Sanctuaries, Acceptance & Final Days

by Jane Devin on 04/27/2012


A friend of mine was diagnosed seven weeks ago with esophageal cancer. It’s terminal and she is in a hospice with only days left to live. I will write about Liljana “Pat” Stewart in a future post, but here’s what I can tell you now. She loved her life and lived her beliefs. She retired five years ago to become a full-time writer and besides having a passion for poetry, stories and painting, Pat absolutely loved her home. After years of renting, she finally purchased a place that she envisioned would be the sanctuary she always wanted. She spent hundreds of hours planting amazing English-style gardens, decorating rooms and hanging her art just-so. I don’t put too much stock in astrology, but Pat was a consummate Libra. She loved comfort, food, art, holidays and entertaining. If Pat’s house had a motto like those above, it might have been “In this home, we do warmth, we do welcoming.”

Pat's Home

When I saw the painted wall picture on Facebook this morning, minutes after I spoke with Pat, it brought to mind the dozens of photos that she sent me over the years of blooming flowers and new artwork. It also brought up my own thoughts about security, comfort, and the kind of environment that I’d like to live in one day. My needs and wants have evolved over the years. When I was raising my daughter, there were just four house mottos: Respect, Consideration, Kindness & Love. Everything from keeping the house clean to kisses goodnight fell under one or more of these simple words.

My Dream House

Being single, it’s different. Meaning that while my intentions are still the same, they’re not spent in the day-to-day realm of a familial or intimate relationship. And as much as I like to be alone, sometimes for days, there’s also a part of me that longs for someone to create an agreeable, loving environment with . . . to help paint the walls with mutual hopes, beliefs and goals.
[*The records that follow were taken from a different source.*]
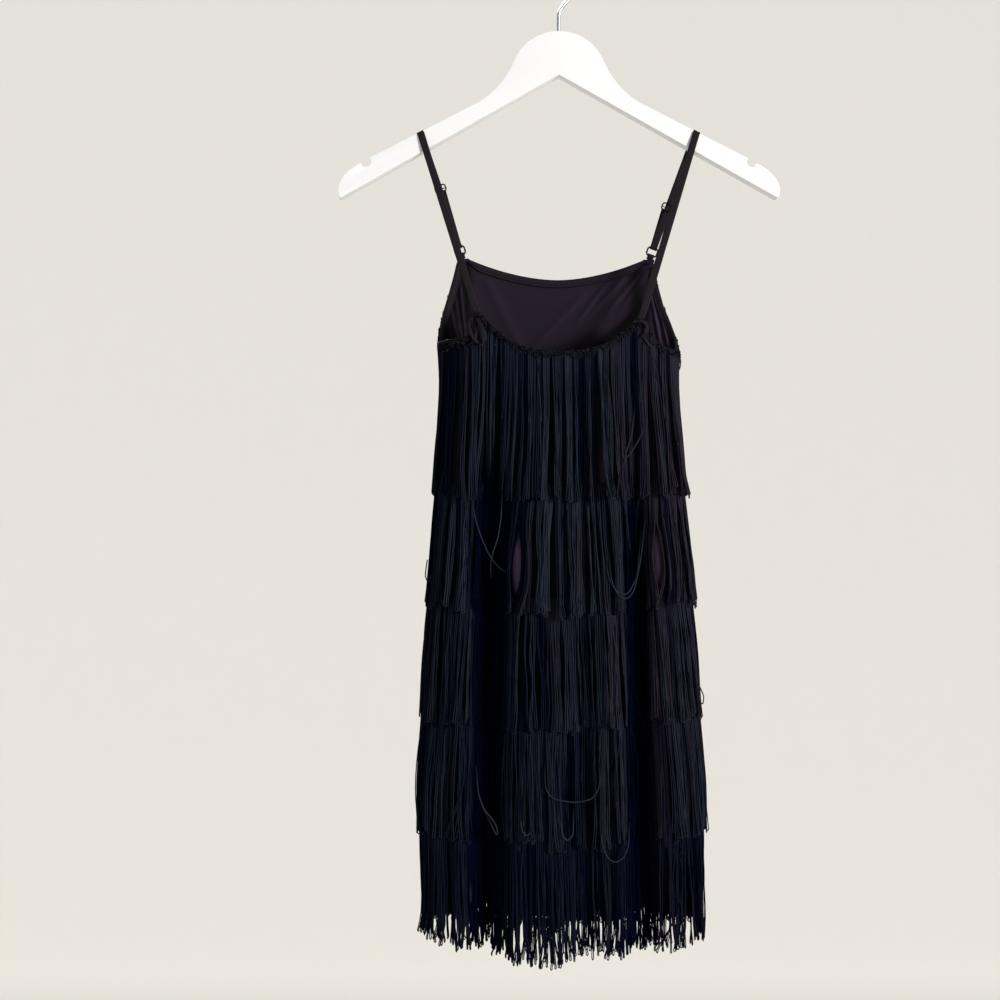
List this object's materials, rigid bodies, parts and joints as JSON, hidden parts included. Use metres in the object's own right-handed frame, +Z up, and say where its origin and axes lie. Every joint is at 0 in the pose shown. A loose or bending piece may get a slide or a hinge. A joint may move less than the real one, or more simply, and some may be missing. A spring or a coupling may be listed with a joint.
{
  "type": "fringed flapper dance dress on a wooden clothes hanger",
  "caption": "Sleeveless knit dance dress with thin adjustable straps and tiers of long hanging cord fringe, hung by its straps on a flat white wooden hanger with a wire hook.",
  "frame": {"origin": "inside of the top of the hanger's hook, where it rests on a rail", "axes": "+Z up along the hook's stem, +X to the right seen from the front of the dress, +Y away to the back, so the front faces -Y"},
  "size_m": [0.44, 0.0976, 0.9834],
  "materials": {
    "knit": "matte fine stretch knit, near black with a purple cast",
    "fringe": "soft sheen of twisted cord, near black with a blue cast",
    "trim": "woven elastic, satin black",
    "coated_metal": "black coated wire",
    "painted_wood": "smooth white paint, satin",
    "steel": "bright plated wire"
  },
  "bodies": {
    "root": {"front_panel": "knit", "back_panel": "knit", "front_neck_binding": "trim", "back_neck_binding": "trim", "left_armhole_binding": "trim", "right_armhole_binding": "trim", "fringe_front_1": "fringe", "fringe_back_1": "fringe", "fringe_front_2": "fringe", "fringe_back_2": "fringe", "fringe_front_3": "fringe", "fringe_back_3": "fringe", "fringe_front_4": "fringe", "fringe_back_4": "fringe", "fringe_front_5": "fringe", "fringe_back_5": "fringe", "hanger_hook": "steel", "hanger_wood": "painted_wood", "left_strap": "trim", "right_strap": "trim", "left_ring": "coated_metal", "right_ring": "coated_metal", "left_slider": "coated_metal", "right_slider": "coated_metal", "left_ring_tab": "trim", "right_ring_tab": "trim"}
  },
  "joints": []
}
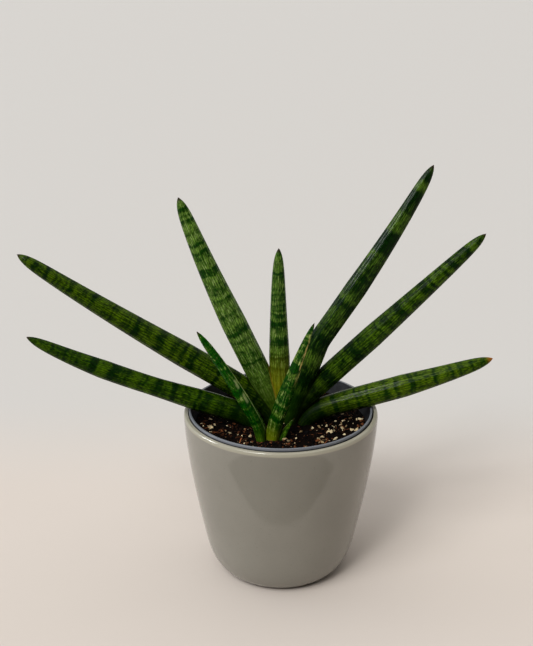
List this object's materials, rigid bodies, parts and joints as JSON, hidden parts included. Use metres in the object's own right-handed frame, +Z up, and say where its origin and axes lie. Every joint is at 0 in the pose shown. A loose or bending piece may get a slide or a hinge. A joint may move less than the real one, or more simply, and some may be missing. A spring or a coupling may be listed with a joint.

I’m not lonely, though, and I’m not even looking. One of the things Pat and I have in common, besides our passion for stories, is a certain kind of acceptance for the twists of luck and life. If this is what it is and how it is to be, then I will make peace with it. Like me, Pat spent most of her adult years single (and quite contentedly), but I’m sure that if she’d met the right person—someone who made her heart soar while keeping her grounded with love—she would have returned their loyalty ten-fold and been very happily married.

That Red Hedge by Pat Stewart

Henry Ellis once said, “All the art of life lies in a fine mingling of letting go and holding on.” It took me many, many years just to start understanding that art, which can never truly be perfected. Sometimes, what seems to be a battle worth fighting proves futile, while at other times we suspect that we gave up on something too early. We can never really know. In the meantime, there’s only life . . . and that’s all there is until it isn’t anymore.

In this house today, I do reflection.
I do writing.
I do mourn, but I don’t regret.
I do great big imaginings.
I do nurturing of dogs & dreams.
I do laugh to myself and at myself.
I do cry when I have to.
I do wish.
I do pray.
I do live one close-up hope at a time.

What I don’t do, ever, is forget that life is a temporary state, meant to be lived as sweetly, fully, and passionately as we can make it . . . even when alone, even when it sometimes hurts, even when it’s unlucky, and even we’re so very far from any sort of perfect understanding that we constantly feel like we’re starting from scratch.